Przytoczony okres pięciu miesięcy odnosi się m.in. do tego zapisu w projekcie ustawy, obejmującego właśnie SW: "Wysokość świadczenia mieszkaniowego ustala się kwotowo, jako iloczyn stawki podstawowej oraz mnożnika lokalizacyjnego ustalonego dla jednostki organizacyjnej Służby Więziennej, w której funkcjonariusz pełni służbę, wskazanej w rozkazie personalnym albo decyzji personalnej. Minister Sprawiedliwości określi w drodze rozporządzenia wysokość stawki podstawowej oraz mnożników lokalizacyjnych mających wpływ na wysokość świadczenia mieszkaniowego przysługującego funkcjonariuszom, mając na uwadze lokalizację jednostek organizacyjnych oraz uwzględniając ich oddziały położone w innych miejscowościach". Tyle, że projekt został zaprezentowany w marcu, a mamy sierpień.
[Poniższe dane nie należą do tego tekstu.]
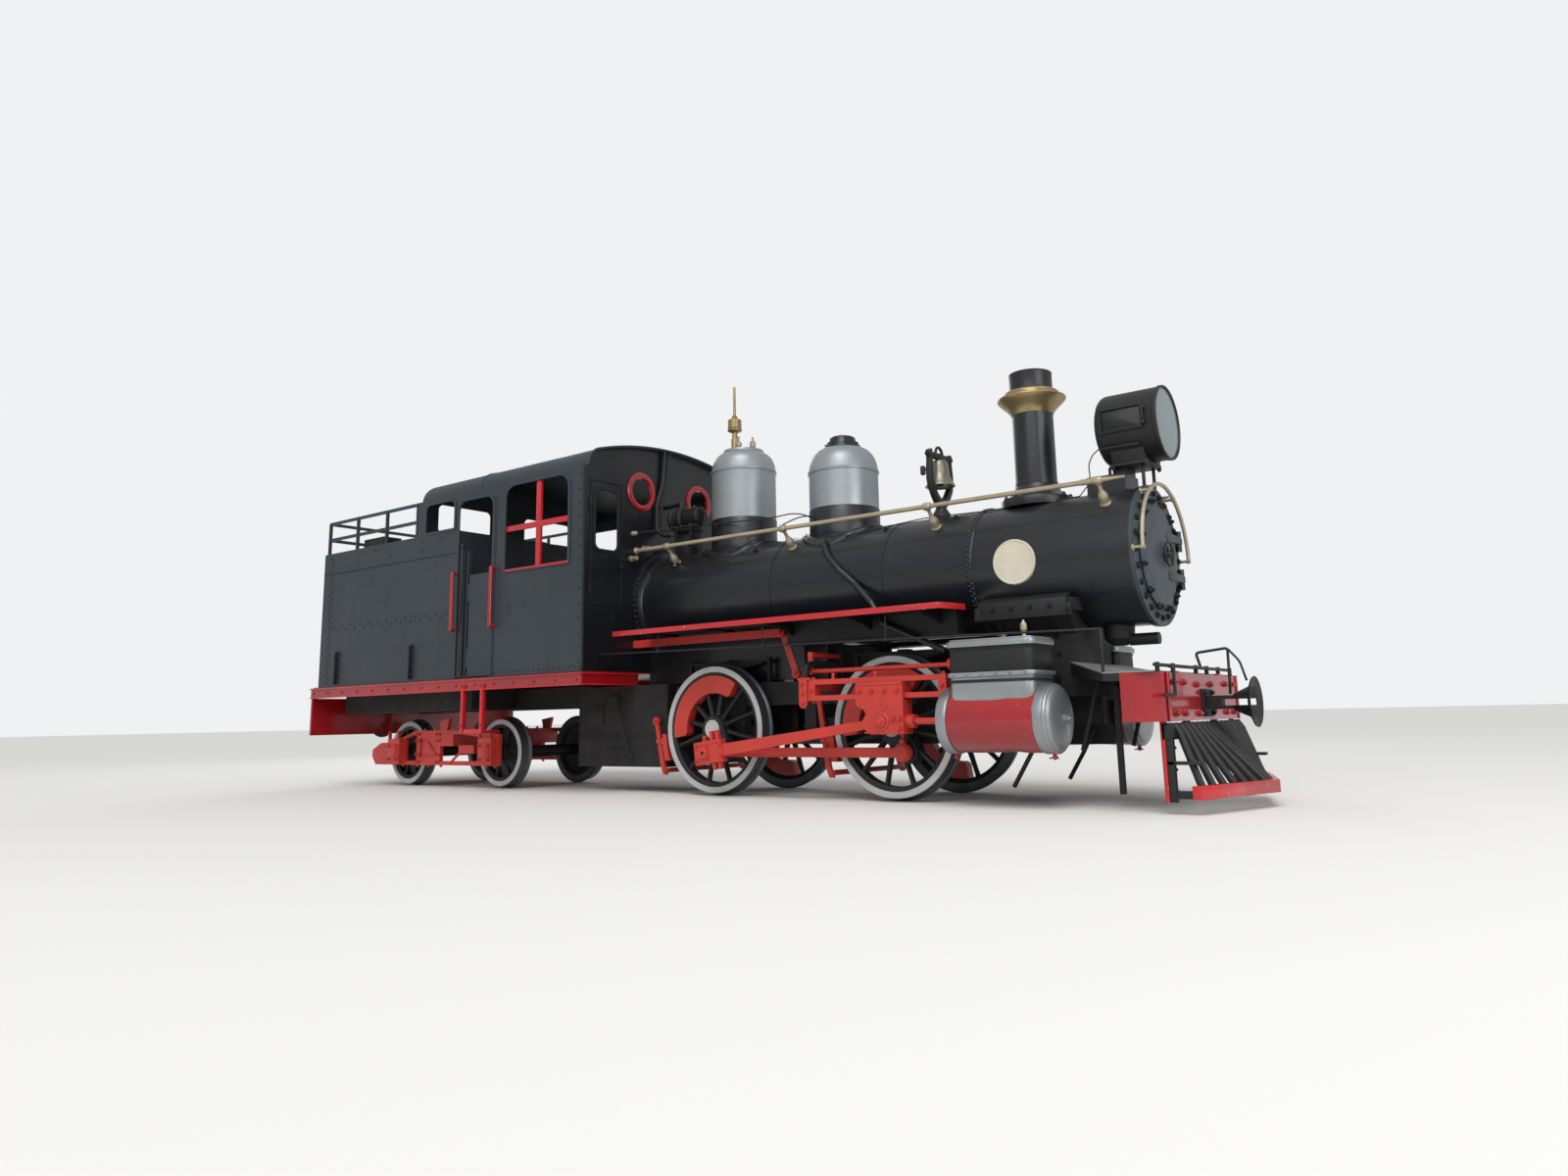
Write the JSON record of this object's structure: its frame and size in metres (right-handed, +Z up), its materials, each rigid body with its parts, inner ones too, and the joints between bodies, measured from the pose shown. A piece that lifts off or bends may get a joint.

O uzgodnieniach międzyresortowych, czyli konsultacjach projektu dla SW z innymi ministerstwami, związki zawodowe także wspominają: - Z naszych nieformalnych ustaleń wynika, że takie konsultacje zostały przeprowadzone, nie ma jednak na ten moment widocznych efektów tych działań - dopowiadają.
Akcja protestacyjna Służby Więziennej
Więziennicy nie podają szczegółów na temat akcji protestacyjnej. Nie wiadomo zatem, czy wyjdą strajkować na ulice, nagle zaczną brać niemal hurtowo zwolnienia lekarskie czy w jaki inny sposób chcą okazać swój sprzeciw. Wiadomo za to, że są rozgoryczeni.
- Niech szefostwo naszej Służby Więziennej, zamiast chwalić się kolejnymi sukcesami typu organizacja konferencji dla więziennych psychologów, zadba o to, co najważniejsze, czyli nasze podstawowe potrzeby - kończą.